Ведь подлинное назначение любой школы единоборств состояло в том, чтобы воспитать новых мастеров, способных не только усвоить достигнутое предшественниками, но и шагнуть еще дальше, развивая и совершенствуя свое искусство, открывая новые грани мастерства.
Мы бы, наверное, сейчас сказали, что школы дзюдо занимались воспитанием элиты государства. Конечно, это было японское национальное государство, и ему требовались люди, воспитанные в истинном духе Ямато дамасии. Но это не значит, что они не несли в себе и общечеловеческих ценностей: высокую нравственность, стойкость, несгибаемую волю, способность к преодолению невзгод, боли, страха смерти, к мобилизации всех жизненных сил.
Система доктора Кано имела методику воспитания этих качеств. Конечно, он не изобрел ее – но он отобрал все лучшее, чем владели старые мастера, и систематизировал их знания. Методикой можно было воспользоваться. Что касается национального духа – у нас здесь были свои вековые традиции, свои заветы дедов и прадедов.
* * *
– Мне кажется, – сказал Николай Васильевич, – что в результате занятий, а может быть, в силу того, что Василий Сергеевич, в общем-то, был уже смолоду неординарной личностью, произошел наконец какой-то синтез того, что было в нем заложено высшей школой святителя Николая Японского, и тех качеств, которые воспитывал Кодокан.
Только так, мне кажется, мог сформироваться будущий создатель самбо. У нас ведь как пытаются судить о нем: ну сложилась так жизнь у мальца – воспитывали его священники, попал он в чужую страну. Но вот вернулся он на родину и вроде выбросил из себя все это, якобы ненужное, и с головой ушел только в спортивные тренировки, состязания, подготовку будущих бойцов Красной Армии… Знаете, это бесконечно бы обеднило самую сущность этого человека.
Разве может человек отречься от того, что стало основой его души, а значит – его сущностью?
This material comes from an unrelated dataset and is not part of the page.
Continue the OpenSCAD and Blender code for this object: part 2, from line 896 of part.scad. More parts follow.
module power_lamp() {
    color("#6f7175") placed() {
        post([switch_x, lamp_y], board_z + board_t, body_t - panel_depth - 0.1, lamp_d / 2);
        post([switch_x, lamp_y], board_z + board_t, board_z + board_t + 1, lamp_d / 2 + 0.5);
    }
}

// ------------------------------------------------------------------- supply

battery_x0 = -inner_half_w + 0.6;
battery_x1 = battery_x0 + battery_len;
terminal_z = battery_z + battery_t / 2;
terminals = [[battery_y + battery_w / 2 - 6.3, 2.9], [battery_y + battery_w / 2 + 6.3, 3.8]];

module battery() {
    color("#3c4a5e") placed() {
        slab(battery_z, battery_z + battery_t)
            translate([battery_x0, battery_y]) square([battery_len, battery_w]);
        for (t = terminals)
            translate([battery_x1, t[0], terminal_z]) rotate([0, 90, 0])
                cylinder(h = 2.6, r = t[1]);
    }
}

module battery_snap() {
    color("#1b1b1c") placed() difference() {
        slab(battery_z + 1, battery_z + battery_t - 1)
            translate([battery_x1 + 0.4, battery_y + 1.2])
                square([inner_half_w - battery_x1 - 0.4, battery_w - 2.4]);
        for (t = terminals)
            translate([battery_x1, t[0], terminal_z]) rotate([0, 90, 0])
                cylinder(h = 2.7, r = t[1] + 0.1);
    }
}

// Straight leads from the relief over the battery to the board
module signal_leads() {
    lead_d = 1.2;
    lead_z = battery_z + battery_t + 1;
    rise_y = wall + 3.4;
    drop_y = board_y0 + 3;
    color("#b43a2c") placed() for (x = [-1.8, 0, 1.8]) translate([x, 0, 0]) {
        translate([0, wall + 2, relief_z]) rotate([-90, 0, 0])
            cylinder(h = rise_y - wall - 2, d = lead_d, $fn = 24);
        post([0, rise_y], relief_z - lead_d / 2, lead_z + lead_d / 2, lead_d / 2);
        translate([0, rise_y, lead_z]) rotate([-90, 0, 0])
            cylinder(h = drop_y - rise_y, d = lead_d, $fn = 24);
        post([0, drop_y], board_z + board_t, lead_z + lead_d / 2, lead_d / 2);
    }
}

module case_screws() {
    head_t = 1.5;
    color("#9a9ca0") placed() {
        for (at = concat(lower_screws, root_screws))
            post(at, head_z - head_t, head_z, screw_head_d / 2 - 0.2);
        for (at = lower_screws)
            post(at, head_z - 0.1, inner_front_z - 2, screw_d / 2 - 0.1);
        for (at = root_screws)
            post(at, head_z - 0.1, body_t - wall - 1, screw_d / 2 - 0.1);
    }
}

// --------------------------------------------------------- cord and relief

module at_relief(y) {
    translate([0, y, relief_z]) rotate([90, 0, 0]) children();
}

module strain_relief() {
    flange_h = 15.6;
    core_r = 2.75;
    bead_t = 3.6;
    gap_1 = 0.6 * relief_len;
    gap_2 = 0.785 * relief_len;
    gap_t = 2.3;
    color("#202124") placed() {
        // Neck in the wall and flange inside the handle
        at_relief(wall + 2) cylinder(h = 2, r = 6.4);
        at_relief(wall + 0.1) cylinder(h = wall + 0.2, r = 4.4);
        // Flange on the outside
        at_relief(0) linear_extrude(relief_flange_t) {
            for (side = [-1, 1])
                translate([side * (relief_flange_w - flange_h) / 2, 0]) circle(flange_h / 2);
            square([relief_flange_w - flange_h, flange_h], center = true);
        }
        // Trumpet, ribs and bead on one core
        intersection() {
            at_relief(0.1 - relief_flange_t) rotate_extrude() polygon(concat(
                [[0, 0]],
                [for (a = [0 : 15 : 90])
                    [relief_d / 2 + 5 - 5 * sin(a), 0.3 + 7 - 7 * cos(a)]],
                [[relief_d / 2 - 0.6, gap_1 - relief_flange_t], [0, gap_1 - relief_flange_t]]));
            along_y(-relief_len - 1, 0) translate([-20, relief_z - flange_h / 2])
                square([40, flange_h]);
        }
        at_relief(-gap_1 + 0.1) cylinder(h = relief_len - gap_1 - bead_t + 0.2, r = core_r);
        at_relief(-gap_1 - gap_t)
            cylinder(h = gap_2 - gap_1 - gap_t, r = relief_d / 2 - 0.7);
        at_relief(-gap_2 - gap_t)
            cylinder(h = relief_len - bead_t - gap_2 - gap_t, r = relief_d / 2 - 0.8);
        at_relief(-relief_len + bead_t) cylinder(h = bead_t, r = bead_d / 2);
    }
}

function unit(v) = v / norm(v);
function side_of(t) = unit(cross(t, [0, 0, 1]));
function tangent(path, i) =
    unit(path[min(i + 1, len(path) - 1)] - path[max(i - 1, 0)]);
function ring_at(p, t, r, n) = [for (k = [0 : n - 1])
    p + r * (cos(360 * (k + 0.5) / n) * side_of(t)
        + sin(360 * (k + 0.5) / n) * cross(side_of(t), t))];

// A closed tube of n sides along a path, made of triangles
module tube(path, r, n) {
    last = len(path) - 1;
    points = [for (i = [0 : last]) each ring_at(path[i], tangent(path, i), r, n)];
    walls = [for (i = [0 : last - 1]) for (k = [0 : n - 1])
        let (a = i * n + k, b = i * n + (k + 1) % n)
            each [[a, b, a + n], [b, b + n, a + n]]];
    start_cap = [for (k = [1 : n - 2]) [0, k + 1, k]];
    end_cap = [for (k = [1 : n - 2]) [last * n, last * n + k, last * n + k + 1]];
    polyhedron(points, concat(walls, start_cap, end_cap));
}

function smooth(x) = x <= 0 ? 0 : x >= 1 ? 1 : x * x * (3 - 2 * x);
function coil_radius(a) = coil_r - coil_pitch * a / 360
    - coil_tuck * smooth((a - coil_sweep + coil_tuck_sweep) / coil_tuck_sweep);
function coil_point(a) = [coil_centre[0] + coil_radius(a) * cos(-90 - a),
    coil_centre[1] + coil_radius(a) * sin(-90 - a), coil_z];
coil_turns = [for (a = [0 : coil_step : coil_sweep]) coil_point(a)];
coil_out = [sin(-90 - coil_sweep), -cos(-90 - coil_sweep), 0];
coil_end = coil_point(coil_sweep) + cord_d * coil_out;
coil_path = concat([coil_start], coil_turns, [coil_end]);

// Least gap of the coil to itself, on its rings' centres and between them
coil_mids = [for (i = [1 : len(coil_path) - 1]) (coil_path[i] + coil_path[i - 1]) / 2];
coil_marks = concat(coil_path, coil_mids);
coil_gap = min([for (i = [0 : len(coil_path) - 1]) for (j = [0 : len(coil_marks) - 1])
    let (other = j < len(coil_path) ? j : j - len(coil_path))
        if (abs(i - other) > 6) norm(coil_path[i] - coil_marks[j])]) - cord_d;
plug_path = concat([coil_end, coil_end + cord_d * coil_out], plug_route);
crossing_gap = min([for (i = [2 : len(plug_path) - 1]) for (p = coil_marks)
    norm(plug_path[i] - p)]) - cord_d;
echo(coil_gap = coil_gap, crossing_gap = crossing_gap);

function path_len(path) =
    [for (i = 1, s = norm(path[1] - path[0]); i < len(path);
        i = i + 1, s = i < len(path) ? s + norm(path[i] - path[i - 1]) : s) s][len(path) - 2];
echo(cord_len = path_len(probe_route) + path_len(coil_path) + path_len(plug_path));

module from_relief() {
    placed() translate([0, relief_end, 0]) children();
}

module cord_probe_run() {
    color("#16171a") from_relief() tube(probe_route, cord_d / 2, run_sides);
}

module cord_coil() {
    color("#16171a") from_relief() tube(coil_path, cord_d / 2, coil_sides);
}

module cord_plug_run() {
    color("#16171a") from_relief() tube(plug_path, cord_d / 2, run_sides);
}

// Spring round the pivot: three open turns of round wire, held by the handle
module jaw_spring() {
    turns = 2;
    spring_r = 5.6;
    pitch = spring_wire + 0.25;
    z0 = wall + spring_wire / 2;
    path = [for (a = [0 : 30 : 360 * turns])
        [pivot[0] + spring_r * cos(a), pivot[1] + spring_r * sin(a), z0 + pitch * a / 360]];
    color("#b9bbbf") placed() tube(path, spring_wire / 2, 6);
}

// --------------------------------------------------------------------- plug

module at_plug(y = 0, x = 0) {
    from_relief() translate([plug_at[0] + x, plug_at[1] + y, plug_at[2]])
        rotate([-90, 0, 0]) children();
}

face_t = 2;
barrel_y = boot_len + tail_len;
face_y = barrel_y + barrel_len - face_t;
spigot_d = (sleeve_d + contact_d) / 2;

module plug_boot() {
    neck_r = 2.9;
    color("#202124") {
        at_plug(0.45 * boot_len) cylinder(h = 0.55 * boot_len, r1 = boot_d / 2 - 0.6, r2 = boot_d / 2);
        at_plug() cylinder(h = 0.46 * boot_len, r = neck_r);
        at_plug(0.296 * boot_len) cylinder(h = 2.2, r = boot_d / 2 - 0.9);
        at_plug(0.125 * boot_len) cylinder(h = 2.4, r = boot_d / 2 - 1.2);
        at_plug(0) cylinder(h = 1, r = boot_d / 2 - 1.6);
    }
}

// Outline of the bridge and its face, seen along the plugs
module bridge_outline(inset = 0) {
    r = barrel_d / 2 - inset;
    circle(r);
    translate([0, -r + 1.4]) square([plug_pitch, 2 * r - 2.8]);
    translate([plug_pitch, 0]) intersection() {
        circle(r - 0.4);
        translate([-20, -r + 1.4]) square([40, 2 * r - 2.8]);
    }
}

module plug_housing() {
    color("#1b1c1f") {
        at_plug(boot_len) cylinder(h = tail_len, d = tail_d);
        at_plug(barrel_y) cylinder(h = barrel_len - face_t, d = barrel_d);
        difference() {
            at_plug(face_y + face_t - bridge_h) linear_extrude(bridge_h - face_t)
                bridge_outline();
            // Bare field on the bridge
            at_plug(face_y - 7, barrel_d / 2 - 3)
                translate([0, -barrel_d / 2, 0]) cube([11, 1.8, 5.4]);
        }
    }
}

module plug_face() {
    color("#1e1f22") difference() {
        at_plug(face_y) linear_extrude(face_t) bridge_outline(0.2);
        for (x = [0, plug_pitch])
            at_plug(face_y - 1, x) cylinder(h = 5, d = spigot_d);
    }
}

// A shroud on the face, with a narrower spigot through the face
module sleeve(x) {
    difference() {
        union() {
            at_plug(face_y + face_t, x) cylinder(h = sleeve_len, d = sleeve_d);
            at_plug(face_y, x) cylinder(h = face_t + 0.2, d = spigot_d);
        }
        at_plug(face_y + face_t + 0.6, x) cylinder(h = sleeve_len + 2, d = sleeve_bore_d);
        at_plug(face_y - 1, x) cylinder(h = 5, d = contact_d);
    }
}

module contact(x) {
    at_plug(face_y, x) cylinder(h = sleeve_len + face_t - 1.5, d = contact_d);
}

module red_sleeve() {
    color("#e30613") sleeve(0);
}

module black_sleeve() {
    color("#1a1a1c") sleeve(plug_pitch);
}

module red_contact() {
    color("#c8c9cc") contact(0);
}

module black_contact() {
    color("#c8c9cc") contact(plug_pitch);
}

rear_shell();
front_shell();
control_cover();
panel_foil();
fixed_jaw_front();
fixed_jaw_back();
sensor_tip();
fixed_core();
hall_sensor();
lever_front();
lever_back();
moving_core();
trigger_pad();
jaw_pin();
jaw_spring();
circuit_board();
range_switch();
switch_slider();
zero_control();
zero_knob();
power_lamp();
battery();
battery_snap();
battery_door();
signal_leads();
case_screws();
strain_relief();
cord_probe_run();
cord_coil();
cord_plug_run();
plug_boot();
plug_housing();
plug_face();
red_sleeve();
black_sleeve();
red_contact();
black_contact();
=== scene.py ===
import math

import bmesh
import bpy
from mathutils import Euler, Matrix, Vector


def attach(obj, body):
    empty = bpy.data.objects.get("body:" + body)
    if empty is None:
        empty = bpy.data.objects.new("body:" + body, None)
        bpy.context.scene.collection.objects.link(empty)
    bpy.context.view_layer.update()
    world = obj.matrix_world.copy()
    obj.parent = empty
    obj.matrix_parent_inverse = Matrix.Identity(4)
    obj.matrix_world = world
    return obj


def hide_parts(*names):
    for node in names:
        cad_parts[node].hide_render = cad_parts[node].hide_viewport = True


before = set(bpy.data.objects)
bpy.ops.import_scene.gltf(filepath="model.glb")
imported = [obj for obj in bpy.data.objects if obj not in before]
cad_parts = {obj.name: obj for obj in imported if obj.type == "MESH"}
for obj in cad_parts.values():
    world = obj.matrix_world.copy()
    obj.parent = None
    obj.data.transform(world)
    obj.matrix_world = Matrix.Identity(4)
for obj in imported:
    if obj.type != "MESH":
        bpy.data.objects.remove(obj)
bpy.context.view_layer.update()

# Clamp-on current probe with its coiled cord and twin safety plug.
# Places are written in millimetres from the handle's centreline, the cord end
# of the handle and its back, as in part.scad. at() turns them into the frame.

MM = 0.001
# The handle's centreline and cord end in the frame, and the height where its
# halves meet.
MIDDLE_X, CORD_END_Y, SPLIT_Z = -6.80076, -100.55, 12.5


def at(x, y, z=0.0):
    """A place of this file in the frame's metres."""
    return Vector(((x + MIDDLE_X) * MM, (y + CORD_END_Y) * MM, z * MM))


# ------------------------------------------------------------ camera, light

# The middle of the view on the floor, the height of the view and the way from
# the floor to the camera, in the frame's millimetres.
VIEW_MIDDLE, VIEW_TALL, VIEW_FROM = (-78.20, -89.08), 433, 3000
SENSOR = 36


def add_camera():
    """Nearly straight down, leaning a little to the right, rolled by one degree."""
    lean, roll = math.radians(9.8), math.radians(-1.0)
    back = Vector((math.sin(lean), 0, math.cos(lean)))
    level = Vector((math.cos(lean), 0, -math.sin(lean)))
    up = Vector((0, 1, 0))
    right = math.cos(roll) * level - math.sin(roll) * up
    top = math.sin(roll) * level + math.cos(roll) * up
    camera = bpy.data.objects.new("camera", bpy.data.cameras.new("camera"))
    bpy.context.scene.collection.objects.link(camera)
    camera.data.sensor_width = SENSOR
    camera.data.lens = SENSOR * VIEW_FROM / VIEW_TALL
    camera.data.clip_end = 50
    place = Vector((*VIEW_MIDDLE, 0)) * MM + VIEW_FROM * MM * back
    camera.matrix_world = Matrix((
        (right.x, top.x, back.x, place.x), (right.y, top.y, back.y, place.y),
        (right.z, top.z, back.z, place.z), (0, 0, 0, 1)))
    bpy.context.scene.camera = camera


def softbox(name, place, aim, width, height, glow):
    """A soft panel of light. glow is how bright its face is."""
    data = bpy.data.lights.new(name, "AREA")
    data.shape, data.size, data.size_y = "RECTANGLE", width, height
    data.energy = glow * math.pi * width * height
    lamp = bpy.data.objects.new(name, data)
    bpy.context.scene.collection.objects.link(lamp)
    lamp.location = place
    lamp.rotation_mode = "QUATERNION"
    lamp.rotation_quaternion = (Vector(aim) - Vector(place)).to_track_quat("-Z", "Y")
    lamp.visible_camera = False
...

Поверьте мне, не был он зомби, отрекшимся от своего прошлого, от детства, учителей, воспитателей. Ни от чего он не отказывался, просто умел реально оценивать обстановку, потребности и возможности своего времени. Что он сумел бы сделать для самбо, для своей родины, если бы позволил себе в те времена открыто исповедовать то, во что никогда не переставал верить?